Memphis Belle.   World war two melodrama about young flyboys bombing Hitler’s empire.

The cartoon representing  our Airbus 330  has just  entered European  airspace. Somewhere below, the good people of Leiden are buying herring along  the canals,  sipping  coffee, bracing for another day’s onslaught  of euro socialism and legal hashish.
Lufthansa a has done a fine job spiriting us across the  Atlantic.  Some unseen hand drew all the Business Class shades in the middle of the might, letting us sleep an extra hour or so.   Dankeshein  They are an efficient people.  They could have won WWII if they had set less exulted goals than conquering the world and exterminating its Jews. They should have settled on annexing the Sudetenland and  sending  Golda Meir hate mail.
As a child, I remember my dad forbidding us from flying to Germany on Lufthansa. “You know,” He’d say in a tone that forbade contradiction or discussion,   “ the Lufthansa  pilots   flew for the Luftwaffe, during World War Two.”
         That may have been true in 1968, when the  average ex Luftwaffe pilot was probably  married and  raising teenagers.  The average   WW II  Luftwaffe  Pilot  would be  90  this year, so I feel a little less guilt.
Point made. I am appalling old.
         As the continent scrolls by beneath,  I start performing  the ominous math.  I was born 14 years after D Day.  Fourteen years ago I was… well, I was sitting in the same office I now occupy.
         It gets worse, much worse.  I was born in a country with 49 States. When I was born, the last Civil war veteran was still alive. He was 113, true, but alive.
How did I get so  old?
         The answer is easy: I didn’t die.
         On some level, this trip to Munich, with connections to Croatia , is taking me back to my roots.  More specifically, it’s taking me to the source of my stem cells.
         Dankeshein, Deuchland.
          I imagine trying to explain to a German civilian from the 1940s  exactly what I needed from him.
         “I know we are at war, and I know your leader has some misgivings about , you know, Jews, but  it turns out we have identical bone marrow. Would you be a dear and donate a pint of your stem cells to me? Otherwise, I die. “
Which part of this request would he find the most absurd?  That he shared  a bone marrow with an American  Jewish  stranger? Or would he want to know about a procedure that kills leukemia though a technique called “ Graft Versus Host Syndrome?”  In the end, I’m sure I’d tell him it was magic.
         We land in  Dubrovnik, Croatia, to start our bike trip.   Croatia is a lovely country,  evocative of  the Northern California coast with citrus trees, high mountains, and a long, attractive coastline.  An occasional soviet era  building  appears, hinting at an ominous  communist past.

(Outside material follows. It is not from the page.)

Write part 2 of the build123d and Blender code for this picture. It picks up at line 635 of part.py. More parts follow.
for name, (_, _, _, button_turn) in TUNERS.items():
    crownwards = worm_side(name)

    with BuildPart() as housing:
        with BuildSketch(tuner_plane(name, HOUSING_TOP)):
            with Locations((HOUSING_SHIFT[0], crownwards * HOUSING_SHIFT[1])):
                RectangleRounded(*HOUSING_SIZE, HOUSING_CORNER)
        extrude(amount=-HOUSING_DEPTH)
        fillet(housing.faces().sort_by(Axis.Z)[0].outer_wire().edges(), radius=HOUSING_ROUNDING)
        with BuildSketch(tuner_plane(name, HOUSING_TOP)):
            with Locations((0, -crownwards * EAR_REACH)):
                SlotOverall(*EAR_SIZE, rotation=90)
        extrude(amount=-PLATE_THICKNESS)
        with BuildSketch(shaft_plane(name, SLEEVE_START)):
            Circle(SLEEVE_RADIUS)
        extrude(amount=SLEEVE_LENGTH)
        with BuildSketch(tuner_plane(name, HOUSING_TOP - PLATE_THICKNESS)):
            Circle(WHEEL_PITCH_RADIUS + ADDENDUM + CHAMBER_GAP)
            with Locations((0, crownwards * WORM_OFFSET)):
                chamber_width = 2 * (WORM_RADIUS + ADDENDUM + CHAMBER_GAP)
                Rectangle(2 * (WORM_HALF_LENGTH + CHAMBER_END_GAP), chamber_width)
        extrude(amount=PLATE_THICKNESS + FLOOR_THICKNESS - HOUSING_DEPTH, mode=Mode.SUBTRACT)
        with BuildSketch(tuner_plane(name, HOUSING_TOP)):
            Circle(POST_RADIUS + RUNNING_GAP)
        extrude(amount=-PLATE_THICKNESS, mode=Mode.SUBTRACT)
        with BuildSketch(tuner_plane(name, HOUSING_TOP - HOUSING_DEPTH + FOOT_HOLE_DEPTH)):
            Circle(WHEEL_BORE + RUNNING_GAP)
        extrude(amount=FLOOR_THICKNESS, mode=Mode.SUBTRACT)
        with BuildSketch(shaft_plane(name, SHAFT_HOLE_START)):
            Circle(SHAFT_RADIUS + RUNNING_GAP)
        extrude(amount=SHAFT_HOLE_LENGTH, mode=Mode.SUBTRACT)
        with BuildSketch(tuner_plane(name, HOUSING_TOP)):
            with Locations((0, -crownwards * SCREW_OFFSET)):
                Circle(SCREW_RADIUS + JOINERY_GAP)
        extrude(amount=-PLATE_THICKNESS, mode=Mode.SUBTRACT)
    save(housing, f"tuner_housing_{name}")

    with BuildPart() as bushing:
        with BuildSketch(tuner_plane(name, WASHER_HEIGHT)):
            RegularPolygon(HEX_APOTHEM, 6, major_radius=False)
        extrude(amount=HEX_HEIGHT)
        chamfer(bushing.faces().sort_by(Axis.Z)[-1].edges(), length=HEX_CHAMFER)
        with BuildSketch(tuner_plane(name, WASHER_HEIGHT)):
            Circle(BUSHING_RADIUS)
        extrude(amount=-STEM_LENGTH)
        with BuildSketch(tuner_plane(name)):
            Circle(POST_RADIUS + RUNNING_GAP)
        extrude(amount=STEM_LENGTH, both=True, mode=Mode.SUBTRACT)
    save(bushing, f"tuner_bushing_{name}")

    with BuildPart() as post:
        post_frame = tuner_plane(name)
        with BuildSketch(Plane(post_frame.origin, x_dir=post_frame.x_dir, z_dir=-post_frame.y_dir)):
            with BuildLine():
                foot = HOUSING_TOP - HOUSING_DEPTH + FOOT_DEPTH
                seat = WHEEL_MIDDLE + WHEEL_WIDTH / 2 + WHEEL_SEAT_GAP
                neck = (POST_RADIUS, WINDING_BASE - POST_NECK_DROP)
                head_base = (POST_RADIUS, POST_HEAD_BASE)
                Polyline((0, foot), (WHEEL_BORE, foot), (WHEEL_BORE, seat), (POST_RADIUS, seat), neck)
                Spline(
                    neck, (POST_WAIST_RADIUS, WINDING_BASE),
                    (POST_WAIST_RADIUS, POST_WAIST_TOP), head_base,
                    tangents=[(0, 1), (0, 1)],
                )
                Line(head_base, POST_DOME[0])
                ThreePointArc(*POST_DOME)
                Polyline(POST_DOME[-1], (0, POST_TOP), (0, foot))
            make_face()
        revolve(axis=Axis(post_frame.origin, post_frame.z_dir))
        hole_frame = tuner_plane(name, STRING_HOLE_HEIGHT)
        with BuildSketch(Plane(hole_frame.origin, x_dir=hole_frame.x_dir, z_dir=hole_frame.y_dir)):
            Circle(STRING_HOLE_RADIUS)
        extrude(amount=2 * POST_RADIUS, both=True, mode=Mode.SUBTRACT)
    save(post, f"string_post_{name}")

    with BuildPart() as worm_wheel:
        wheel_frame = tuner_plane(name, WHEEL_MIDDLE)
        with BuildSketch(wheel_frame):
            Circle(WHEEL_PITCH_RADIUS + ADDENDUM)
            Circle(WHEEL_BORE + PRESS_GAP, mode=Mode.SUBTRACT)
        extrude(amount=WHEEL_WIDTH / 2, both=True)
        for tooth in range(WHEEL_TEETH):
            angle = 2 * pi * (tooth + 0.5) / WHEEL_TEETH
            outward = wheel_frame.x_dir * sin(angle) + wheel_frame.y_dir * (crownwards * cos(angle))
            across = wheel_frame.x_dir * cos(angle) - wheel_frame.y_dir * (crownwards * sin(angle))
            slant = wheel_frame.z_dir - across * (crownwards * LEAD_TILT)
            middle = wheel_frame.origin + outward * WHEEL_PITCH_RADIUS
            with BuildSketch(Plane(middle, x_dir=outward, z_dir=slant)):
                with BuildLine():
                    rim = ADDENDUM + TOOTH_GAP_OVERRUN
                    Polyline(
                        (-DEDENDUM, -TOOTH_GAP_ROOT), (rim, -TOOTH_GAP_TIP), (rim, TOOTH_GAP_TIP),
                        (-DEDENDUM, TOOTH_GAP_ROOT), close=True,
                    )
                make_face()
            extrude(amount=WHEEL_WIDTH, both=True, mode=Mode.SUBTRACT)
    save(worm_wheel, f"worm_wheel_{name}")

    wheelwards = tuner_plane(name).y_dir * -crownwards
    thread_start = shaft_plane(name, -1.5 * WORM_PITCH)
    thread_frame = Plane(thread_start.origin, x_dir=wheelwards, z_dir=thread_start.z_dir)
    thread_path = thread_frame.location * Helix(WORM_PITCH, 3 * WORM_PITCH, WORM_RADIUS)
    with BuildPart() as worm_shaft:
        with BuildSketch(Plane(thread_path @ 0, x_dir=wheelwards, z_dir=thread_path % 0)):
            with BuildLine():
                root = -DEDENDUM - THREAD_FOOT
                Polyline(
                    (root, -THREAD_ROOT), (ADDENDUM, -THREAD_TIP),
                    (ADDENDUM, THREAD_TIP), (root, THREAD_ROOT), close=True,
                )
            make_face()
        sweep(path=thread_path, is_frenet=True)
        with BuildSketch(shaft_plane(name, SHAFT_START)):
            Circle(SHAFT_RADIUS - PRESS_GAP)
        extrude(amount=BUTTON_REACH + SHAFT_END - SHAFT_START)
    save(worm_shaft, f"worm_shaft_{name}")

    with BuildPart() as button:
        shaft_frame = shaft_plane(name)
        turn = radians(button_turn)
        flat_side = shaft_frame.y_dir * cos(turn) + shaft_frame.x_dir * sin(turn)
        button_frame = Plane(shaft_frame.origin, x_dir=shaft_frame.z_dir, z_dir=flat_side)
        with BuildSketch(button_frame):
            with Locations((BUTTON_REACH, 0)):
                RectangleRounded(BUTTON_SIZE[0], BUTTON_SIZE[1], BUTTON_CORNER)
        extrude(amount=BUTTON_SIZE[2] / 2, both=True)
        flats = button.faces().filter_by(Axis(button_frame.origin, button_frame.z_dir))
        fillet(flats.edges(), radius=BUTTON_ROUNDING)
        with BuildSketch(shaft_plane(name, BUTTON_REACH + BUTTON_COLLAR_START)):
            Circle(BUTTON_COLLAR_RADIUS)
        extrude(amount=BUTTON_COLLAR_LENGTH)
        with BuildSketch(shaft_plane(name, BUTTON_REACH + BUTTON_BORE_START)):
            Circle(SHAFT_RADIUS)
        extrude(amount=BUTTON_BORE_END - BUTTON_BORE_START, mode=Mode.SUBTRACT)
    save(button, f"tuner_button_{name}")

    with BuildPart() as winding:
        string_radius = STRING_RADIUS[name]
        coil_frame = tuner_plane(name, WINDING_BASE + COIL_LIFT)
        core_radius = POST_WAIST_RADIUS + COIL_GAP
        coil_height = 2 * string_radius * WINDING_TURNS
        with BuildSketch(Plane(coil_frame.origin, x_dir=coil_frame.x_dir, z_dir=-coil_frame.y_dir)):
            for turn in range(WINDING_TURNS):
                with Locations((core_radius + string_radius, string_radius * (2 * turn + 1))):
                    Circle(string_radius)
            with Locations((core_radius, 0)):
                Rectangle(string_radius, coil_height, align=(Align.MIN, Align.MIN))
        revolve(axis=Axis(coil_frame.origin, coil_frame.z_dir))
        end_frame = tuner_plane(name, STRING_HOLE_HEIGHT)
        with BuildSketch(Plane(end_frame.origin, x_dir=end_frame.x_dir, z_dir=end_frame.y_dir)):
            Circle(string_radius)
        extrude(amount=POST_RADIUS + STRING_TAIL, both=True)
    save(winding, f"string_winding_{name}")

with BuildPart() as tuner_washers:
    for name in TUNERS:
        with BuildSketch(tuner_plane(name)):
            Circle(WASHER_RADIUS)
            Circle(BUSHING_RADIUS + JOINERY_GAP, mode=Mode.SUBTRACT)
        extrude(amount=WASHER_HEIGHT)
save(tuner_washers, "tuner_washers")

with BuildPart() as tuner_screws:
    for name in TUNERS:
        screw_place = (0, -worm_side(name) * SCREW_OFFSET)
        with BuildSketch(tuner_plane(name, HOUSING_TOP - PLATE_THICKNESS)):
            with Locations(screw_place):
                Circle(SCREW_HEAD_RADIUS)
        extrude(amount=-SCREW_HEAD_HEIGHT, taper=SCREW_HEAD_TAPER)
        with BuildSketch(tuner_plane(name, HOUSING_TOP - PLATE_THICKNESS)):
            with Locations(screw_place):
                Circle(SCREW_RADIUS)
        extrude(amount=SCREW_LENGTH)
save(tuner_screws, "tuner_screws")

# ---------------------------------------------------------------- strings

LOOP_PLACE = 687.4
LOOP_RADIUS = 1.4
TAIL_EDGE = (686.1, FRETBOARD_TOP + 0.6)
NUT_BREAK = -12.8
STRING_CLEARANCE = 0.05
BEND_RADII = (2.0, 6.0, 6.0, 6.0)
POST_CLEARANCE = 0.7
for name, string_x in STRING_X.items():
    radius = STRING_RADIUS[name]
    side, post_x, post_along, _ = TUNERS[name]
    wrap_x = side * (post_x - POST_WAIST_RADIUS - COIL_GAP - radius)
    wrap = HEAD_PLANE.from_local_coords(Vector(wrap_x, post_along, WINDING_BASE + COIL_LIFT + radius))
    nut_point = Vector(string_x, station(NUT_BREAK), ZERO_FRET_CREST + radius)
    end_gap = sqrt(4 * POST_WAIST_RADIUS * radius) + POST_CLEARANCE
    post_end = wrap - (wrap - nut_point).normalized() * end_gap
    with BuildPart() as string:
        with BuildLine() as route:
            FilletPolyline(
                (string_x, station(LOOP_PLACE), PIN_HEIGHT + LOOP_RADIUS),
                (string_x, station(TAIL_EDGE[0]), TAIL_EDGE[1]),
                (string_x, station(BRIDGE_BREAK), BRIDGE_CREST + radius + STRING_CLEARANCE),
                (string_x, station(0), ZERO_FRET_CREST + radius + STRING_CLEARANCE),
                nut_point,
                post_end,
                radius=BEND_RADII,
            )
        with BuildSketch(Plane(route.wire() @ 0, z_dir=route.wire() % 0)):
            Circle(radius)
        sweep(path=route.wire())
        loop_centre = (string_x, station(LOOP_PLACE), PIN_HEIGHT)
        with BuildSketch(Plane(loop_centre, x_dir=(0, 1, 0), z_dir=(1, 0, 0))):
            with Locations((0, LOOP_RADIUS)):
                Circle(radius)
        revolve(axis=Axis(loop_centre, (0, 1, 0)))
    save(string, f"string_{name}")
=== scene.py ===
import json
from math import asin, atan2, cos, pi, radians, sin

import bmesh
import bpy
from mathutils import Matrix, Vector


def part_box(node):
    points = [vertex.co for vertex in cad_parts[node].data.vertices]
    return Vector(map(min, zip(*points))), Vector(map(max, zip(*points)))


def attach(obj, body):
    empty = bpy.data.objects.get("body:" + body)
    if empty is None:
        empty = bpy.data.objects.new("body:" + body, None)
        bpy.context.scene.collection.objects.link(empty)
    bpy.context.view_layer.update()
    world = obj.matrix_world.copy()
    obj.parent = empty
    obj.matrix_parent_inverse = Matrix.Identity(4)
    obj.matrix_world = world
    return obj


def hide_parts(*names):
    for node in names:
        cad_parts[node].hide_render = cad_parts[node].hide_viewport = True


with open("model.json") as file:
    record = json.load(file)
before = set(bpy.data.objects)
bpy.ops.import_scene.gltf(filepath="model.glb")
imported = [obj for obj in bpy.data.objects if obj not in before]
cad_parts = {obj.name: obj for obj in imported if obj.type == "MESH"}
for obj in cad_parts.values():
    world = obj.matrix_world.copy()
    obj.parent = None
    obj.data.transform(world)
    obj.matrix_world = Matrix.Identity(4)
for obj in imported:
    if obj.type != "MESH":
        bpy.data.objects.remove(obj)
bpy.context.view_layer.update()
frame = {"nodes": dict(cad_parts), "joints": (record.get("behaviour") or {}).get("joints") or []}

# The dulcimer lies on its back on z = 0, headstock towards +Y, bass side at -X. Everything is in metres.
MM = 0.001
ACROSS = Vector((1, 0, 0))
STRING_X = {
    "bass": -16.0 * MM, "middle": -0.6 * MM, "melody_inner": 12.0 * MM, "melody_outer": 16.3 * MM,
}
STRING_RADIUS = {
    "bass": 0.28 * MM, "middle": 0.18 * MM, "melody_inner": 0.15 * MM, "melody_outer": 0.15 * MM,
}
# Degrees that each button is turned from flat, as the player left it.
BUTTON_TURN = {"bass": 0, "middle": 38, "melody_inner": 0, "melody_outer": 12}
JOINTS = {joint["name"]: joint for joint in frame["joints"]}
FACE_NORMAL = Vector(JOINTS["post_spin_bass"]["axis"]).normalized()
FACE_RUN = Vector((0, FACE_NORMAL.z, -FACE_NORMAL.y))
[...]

         Dubrovnik is a medieval, walled city.   It’s evocative of Venice, not surprising when one realizes they were founded and built at the same time by the same people. Then you notice things
         You notice most of the  buildings in this  600 year old city have new roofs. The Yugoslavs tried to destroy the city in 1991.  You notice a pockmarked hotel, built by the communists and abandoned after the war because,  let’s face it, you  don’t rebuild  1985 era poured cement hotels.        
         Point made: War is eternal. One can wander past the Egyptian Obelisk along  the Thames in London and see  where the German bombs left pockmarks during World War I.
         The  1991 war was a prelude to the horrors of the  Bosnian conflict ten years later.  In that conflict, the Serbs decided to exterminate the Muslim Bosnians.  Slodidan Milosevic , the Serbian  ex- communist leader, was tried for war crimes and  eventually imprisoned. I asked our Croat  Bus driver about all this. “ Too bad he died so soon,” was his reply.
         The question lingers. How many years until the Serbians and Bosnians start swapping stem cells? Perhaps that time span, between extermination camp and  stem cell donation,  should become a unit of  time. It would represent a wonderful thing, the time it takes to forgive one’s tormentors.  

         I am old, I am old, I wear my modern, biking trousers rolled.  God my legs are thin.  Off for a week  biking across Croatia.